Recipe by zeldaz51
A Santa Fe School of Cooking recipe, published in New Mexico Magazine, June, 2012.
Top Review by racrgal
Restaurant quality right here! This recipe is easy and delish. I made 3 minor changes in the ingredients. I used fresh orange juice simply because I have an orange tree in my yard. I simmered the juice a few minutes to concentrate it before making the sauce. I used fresh lemon juice because I have a lemon tree as well. For the oil I used coconut oil. It added even a little tropical flair to the dish. The rest of the dish was prepared as written. Outstanding blend of flavors! Fruity, sweet, hot and tart. It was perfect served over a nutty brown rice. We loved this dish, it's a keeper!

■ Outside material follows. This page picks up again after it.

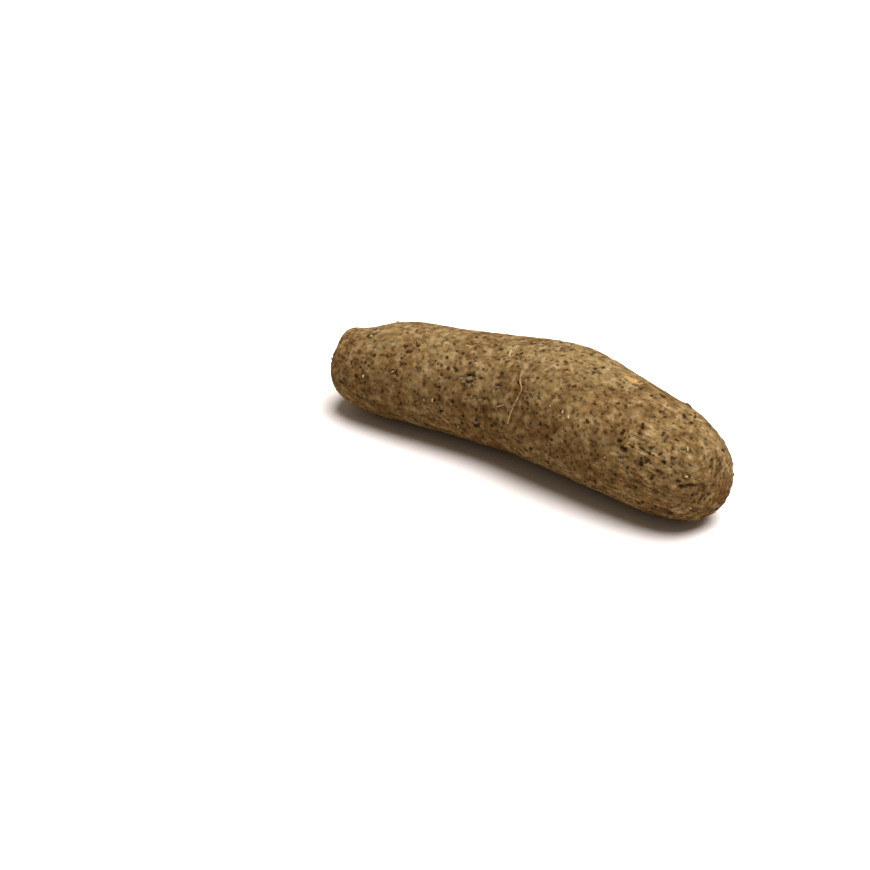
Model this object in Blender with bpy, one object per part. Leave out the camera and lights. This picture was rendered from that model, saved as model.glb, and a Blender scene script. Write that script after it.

- 1 six-ounce can frozen orange juice concentrate, thawed
- 2 -3 tablespoons canned chipotle chiles and adobo liquid (to taste)
- 2 tablespoons honey
- 2 tablespoons Dijon mustard
- 1 teaspoon minced garlic
- 1⁄3 cup packed coarsely chopped fresh cilantro
- 2 tablespoons fresh lime juice
- 1⁄2 teaspoon salt (to taste)
- 2 to 3 tablespoons vegetable oil
- 2 lbs shrimp, peeled and deveined (32 to 36 shrimp)
Directions See How It's Made
- Prepare sauce: Puree all ingredients in blender until smooth. Makes about 1 1/2 cups sauce.
- Prepare shrimp: Heat 1 tablespoon oil in a large, heavy skillet over medium-high heat. Add about 1/4 of the shrimp and saute until pink and just cooked through (2 to 3 minutes). Placde cooked shrimp in large serving bowl or on a platter. Continue cooking another 1/4 of shrimp, adding more oil if needed. Repeat until all shrimp have been cooked, then pour sauce over shrimp and toss to combine well. Serve warm.